But retail sales growth has rebounded sharply in China and India. One force driving this turnaround is consumer credit; younger populations in Asia are more amenable to buying on credit than their parents are, and as aspirations and incomes grow, people recognize the value of credit in allowing them to make purchases they would have otherwise put off for years. Levi Strauss & Company has just announced the first consumer credit program for low-ticket items in India, offering jeans on an interest-free, “buy now, pay later” installment plan. In an experiment conducted over two months in company stores in Bangalore, consumers spent 50 percent more than usual when offered the installment option. The number of credit cards issued annually in China, meanwhile, was about 140 million in 2008, and it’s growing more than 50 percent per year.
Another factor affecting spending patterns is the gradual change in government-supported social benefits that is planned in countries such as China. Improvements in health insurance and pensions, although still in their early stages, may free consumers from the need to save as much as they have traditionally saved for their old age.
As global consumer products companies turn to this Asian consumer base, they find themselves welcomed. China is already Adidas’s second-largest market after the United States. Mattel’s Barbie brand is a big hit in Shanghai. Retailers such as Walmart, Tesco, Carrefour, and Metro, and consumer products companies such as Unilever, Procter & Gamble, PepsiCo, and Coca-Cola have credibly ambitious growth plans for the region. Indonesia, with a population of nearly 240 million, has generated attractive profits for local companies such as Ramayana and multinationals such as Unilever. In India, government policies still hobble foreign companies, to some extent. But the government is steadily liberalizing, and a 2009 global survey conducted by KPMG International of corporate investment plans predicted that “India will...become the world leader for investment in manufacturing in five years.”

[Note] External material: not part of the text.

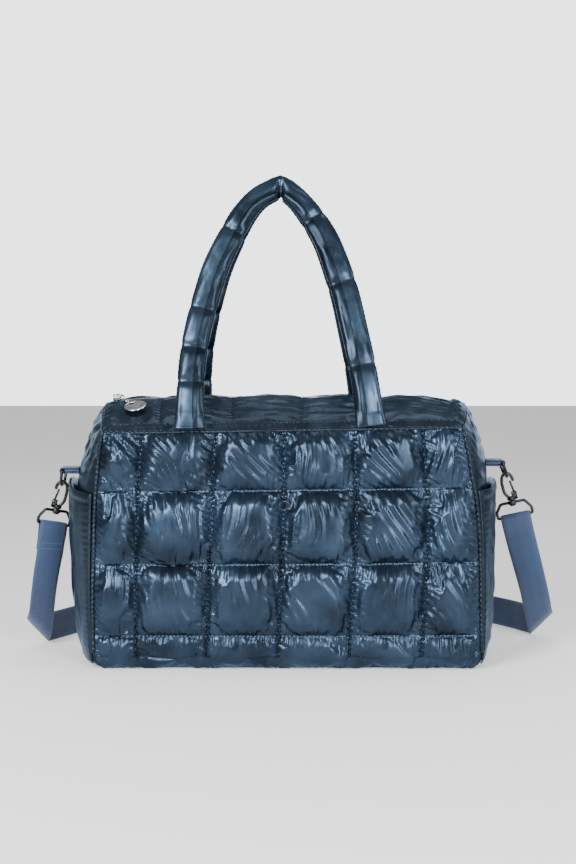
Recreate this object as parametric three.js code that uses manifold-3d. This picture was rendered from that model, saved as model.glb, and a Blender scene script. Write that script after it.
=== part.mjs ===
// Quilted puffer tote bag with two padded handles and a clipped-on shoulder strap, in millimetres.
// The floor is z = 0, x runs to the right and y away from the bag's front.
import * as THREE from 'three';
import { mergeVertices } from 'three/addons/utils/BufferGeometryUtils.js';
import Module from 'manifold-3d';

const wasm = await Module();
wasm.setup();

// Body of the bag
const bagWidth = 391;
const baseDepth = 180;
const topDepth = 154;
const topSeamLeft = 241;
const topSeamRight = 247;
const ridgeHeight = 274;
const ridgeFall = 6;
const edgeRound = 13;
const wall = 2.4;
const gap = 0.3;
const frontBelly = 8;
const quiltPuff = 11;
const sideBulge = 29;
const gussetPad = 1.2;
const roofPad = 3.5;
const weltHeight = 5;

// Zip, its slider, chain and disc
const zipWidth = 13;
const tapeThick = 1.2;
const teethWidth = 5;
const teethHeight = 1.6;
const sliderLength = 9;
const sliderWidth = 5.6;
const sliderHeight = 2.8;
const sliderInset = 9;
const pullWire = 1.3;
const pullRingSize = 9;
const linkCount = 3;
const linkWidth = 5.6;
const discSize = 23;
const discThick = 1.8;
const discHole = 5.4;
const discLean = 6;
const discX = -158;
const discY = -34;
const discClear = 4.5;
const bridgeBar = 1.4;
const bridgeLift = 4;
const bridgeWidth = 2;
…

Companies based in Asia are finding ample opportunities as well. Because they escaped the economic crisis relatively quickly, many leading Chinese and Indian companies gained prominence on the global stage in 2009. By market value, five of the top 20 banks in the world, including the two largest, are Chinese. (See “What Banking Needs to Become,” by Vanessa Wallace and Andrew Herrick, s+b, Winter 2009.) As consumers in the U.S. and Europe retrench, Asian companies are looking elsewhere for sales growth. For example, China’s trade relations with Latin America, Africa, and the Middle East are growing rapidly; Brazil–China trade alone has shown a 12-fold increase since 2001.
The crisis has also made the connections among Asian companies stronger. Japan and Korea have begun to relocate their manufacturing and customer service sites to lower-cost nations in their backyards. Nissan Motor Company plans to produce the next-generation version of its super-mini, the March, in Thailand in 2010. This will be the first major mass-market Japanese car to be manufactured completely outside Japan; the move will reduce costs for this vehicle by as much as 30 percent. And many Chinese companies have been explicitly mandated to “go out” (zou chuqu, in the words of the declared government policy) seeking customers and alliances across Asia.
Infrastructure: Urban and Rural
Throughout Asia, there is a large need for traditional, “hard” infrastructure: roads, bridges, airports, utilities, and rail networks. Goldman Sachs has estimated that India alone requires more than US$1.7 trillion in infrastructure investment during the next 10 years, particularly in energy, transportation, water, and sewage. China’s $600 billion government stimulus package, put into play a few months after the start of the economic crisis, is bringing a new wave of infrastructure investment to that country. The package includes support for thousands of miles of high-speed rail transit and nearly 100 new airports.